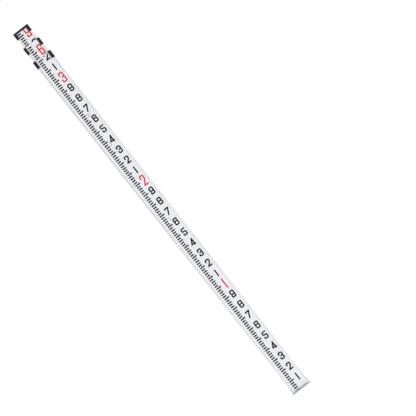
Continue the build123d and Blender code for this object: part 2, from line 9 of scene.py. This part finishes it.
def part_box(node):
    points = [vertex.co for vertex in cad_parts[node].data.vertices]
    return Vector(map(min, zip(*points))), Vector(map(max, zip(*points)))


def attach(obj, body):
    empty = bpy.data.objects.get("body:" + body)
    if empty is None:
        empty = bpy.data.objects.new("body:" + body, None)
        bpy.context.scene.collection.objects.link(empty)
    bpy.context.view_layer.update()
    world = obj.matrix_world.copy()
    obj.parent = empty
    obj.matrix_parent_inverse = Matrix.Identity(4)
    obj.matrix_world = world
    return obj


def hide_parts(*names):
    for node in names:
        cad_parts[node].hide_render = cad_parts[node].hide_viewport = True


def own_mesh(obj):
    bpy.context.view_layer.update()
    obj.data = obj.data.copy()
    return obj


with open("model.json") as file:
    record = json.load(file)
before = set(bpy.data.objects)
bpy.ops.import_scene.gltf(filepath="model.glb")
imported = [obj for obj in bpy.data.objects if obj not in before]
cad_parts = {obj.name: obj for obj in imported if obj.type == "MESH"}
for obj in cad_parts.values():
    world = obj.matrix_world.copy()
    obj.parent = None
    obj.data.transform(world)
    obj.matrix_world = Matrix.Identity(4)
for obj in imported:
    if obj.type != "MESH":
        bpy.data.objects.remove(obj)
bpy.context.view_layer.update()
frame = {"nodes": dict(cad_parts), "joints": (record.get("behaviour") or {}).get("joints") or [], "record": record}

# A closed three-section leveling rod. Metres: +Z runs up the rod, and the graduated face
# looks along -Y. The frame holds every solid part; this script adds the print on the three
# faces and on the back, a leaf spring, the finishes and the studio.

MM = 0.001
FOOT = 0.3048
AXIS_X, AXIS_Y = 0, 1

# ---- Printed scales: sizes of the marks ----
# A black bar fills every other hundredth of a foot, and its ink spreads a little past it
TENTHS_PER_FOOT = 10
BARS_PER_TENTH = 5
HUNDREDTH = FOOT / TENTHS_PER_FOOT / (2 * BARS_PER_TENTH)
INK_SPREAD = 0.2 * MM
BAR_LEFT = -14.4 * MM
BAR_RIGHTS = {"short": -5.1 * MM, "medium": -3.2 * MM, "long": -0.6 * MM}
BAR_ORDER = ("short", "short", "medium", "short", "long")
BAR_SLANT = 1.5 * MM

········

* _AIM OF THE TASK_: Quote the lines of the listing above that run from the line with "bpy.data.objects.remove(obj)" through its last line, both included, and nothing else.

* _RESULT OF THIS EXERCISE_:
        bpy.data.objects.remove(obj)
bpy.context.view_layer.update()
frame = {"nodes": dict(cad_parts), "joints": (record.get("behaviour") or {}).get("joints") or [], "record": record}

# A closed three-section leveling rod. Metres: +Z runs up the rod, and the graduated face
# looks along -Y. The frame holds every solid part; this script adds the print on the three
# faces and on the back, a leaf spring, the finishes and the studio.

MM = 0.001
FOOT = 0.3048
AXIS_X, AXIS_Y = 0, 1

# ---- Printed scales: sizes of the marks ----
# A black bar fills every other hundredth of a foot, and its ink spreads a little past it
TENTHS_PER_FOOT = 10
BARS_PER_TENTH = 5
HUNDREDTH = FOOT / TENTHS_PER_FOOT / (2 * BARS_PER_TENTH)
INK_SPREAD = 0.2 * MM
BAR_LEFT = -14.4 * MM
BAR_RIGHTS = {"short": -5.1 * MM, "medium": -3.2 * MM, "long": -0.6 * MM}
BAR_ORDER = ("short", "short", "medium", "short", "long")
BAR_SLANT = 1.5 * MM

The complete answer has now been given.